* Exercise description
Using the records that appear below, write out exactly the lines from the one with "front_shell();" through the one with "bpy.context.scene.collection.objects.link(empty)", keeping both end lines.

___ Exercise data

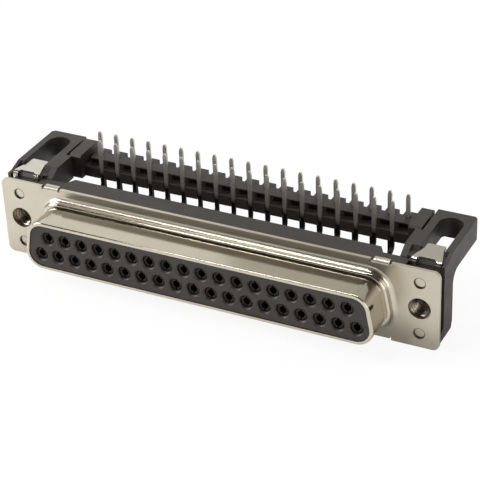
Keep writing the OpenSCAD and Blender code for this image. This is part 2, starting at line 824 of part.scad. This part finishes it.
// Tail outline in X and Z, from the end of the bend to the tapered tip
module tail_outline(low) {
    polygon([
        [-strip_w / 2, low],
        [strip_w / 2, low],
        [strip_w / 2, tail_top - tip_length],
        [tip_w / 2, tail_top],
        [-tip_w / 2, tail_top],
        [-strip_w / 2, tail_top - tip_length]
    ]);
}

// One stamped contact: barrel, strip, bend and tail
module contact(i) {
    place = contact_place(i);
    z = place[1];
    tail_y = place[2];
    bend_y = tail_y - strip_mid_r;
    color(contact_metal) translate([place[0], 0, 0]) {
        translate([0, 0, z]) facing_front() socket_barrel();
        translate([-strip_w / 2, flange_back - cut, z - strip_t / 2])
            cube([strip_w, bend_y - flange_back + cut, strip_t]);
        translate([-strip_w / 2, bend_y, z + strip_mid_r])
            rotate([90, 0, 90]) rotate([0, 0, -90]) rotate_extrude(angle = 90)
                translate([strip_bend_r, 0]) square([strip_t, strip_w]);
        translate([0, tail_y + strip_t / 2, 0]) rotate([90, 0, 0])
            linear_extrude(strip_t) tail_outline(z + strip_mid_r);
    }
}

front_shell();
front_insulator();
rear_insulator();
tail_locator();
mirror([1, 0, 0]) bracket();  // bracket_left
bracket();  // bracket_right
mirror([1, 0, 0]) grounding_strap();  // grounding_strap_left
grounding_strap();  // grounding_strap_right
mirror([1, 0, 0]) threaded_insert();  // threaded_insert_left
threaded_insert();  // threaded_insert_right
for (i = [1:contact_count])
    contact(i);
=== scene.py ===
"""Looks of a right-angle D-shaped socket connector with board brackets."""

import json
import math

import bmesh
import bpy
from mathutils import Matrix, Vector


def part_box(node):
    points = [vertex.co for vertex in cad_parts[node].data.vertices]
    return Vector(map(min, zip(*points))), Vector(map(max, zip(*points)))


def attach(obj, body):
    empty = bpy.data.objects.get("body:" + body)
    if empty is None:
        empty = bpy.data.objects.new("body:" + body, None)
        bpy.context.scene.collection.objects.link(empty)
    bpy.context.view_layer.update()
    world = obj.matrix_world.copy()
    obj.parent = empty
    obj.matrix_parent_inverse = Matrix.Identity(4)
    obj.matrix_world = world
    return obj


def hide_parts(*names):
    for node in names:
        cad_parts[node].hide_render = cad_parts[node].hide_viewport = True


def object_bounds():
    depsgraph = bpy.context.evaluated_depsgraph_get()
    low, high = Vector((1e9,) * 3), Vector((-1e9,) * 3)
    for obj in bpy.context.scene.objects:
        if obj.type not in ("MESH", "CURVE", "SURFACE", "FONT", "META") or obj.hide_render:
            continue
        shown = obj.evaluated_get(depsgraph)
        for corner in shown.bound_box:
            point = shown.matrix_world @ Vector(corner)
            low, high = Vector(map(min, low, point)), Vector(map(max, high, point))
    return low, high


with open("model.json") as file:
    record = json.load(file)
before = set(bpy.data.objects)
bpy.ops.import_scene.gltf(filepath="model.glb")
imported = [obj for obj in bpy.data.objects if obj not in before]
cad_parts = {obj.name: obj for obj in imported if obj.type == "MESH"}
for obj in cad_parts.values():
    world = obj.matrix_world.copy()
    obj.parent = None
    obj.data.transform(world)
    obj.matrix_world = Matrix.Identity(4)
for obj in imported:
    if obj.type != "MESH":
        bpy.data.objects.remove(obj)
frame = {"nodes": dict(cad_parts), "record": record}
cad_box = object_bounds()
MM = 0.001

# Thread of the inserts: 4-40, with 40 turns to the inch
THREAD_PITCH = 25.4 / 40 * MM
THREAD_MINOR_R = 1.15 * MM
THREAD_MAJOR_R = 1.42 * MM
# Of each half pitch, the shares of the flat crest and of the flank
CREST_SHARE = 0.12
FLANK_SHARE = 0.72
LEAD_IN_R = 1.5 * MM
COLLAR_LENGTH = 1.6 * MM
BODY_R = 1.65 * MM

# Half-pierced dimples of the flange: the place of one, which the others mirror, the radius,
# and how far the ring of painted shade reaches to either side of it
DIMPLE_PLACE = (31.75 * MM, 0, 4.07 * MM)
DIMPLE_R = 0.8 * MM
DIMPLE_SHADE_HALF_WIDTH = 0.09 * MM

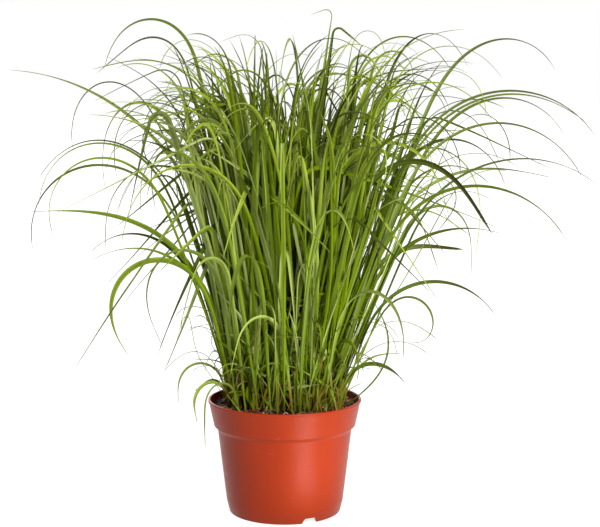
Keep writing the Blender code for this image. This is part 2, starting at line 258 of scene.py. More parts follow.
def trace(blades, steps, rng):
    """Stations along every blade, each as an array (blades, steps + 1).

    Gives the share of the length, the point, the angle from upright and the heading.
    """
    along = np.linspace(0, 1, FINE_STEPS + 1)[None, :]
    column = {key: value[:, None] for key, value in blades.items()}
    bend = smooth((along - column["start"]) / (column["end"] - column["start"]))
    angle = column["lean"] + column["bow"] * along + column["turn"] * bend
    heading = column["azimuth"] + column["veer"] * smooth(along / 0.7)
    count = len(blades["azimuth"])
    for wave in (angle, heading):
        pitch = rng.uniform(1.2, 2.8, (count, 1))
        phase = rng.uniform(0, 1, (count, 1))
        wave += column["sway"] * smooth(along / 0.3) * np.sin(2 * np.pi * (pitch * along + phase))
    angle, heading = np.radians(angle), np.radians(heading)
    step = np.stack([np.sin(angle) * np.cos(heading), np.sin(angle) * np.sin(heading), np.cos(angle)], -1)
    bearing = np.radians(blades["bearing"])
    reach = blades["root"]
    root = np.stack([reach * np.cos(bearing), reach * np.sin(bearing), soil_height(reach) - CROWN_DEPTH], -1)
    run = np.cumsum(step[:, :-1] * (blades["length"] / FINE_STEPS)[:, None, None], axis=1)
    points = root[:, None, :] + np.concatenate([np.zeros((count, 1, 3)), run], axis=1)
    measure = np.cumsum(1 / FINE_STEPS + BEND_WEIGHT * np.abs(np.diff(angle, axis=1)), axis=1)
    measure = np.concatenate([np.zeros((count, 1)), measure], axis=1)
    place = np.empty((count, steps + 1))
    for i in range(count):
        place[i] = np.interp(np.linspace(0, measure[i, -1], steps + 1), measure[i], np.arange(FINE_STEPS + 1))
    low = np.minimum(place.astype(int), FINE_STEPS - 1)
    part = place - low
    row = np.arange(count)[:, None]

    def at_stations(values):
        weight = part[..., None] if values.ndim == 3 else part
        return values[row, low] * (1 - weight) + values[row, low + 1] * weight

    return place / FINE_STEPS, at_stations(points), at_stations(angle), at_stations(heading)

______

* The reply
front_shell();
front_insulator();
rear_insulator();
tail_locator();
mirror([1, 0, 0]) bracket();  // bracket_left
bracket();  // bracket_right
mirror([1, 0, 0]) grounding_strap();  // grounding_strap_left
grounding_strap();  // grounding_strap_right
mirror([1, 0, 0]) threaded_insert();  // threaded_insert_left
threaded_insert();  // threaded_insert_right
for (i = [1:contact_count])
    contact(i);
=== scene.py ===
"""Looks of a right-angle D-shaped socket connector with board brackets."""

import json
import math

import bmesh
import bpy
from mathutils import Matrix, Vector


def part_box(node):
    points = [vertex.co for vertex in cad_parts[node].data.vertices]
    return Vector(map(min, zip(*points))), Vector(map(max, zip(*points)))


def attach(obj, body):
    empty = bpy.data.objects.get("body:" + body)
    if empty is None:
        empty = bpy.data.objects.new("body:" + body, None)
        bpy.context.scene.collection.objects.link(empty)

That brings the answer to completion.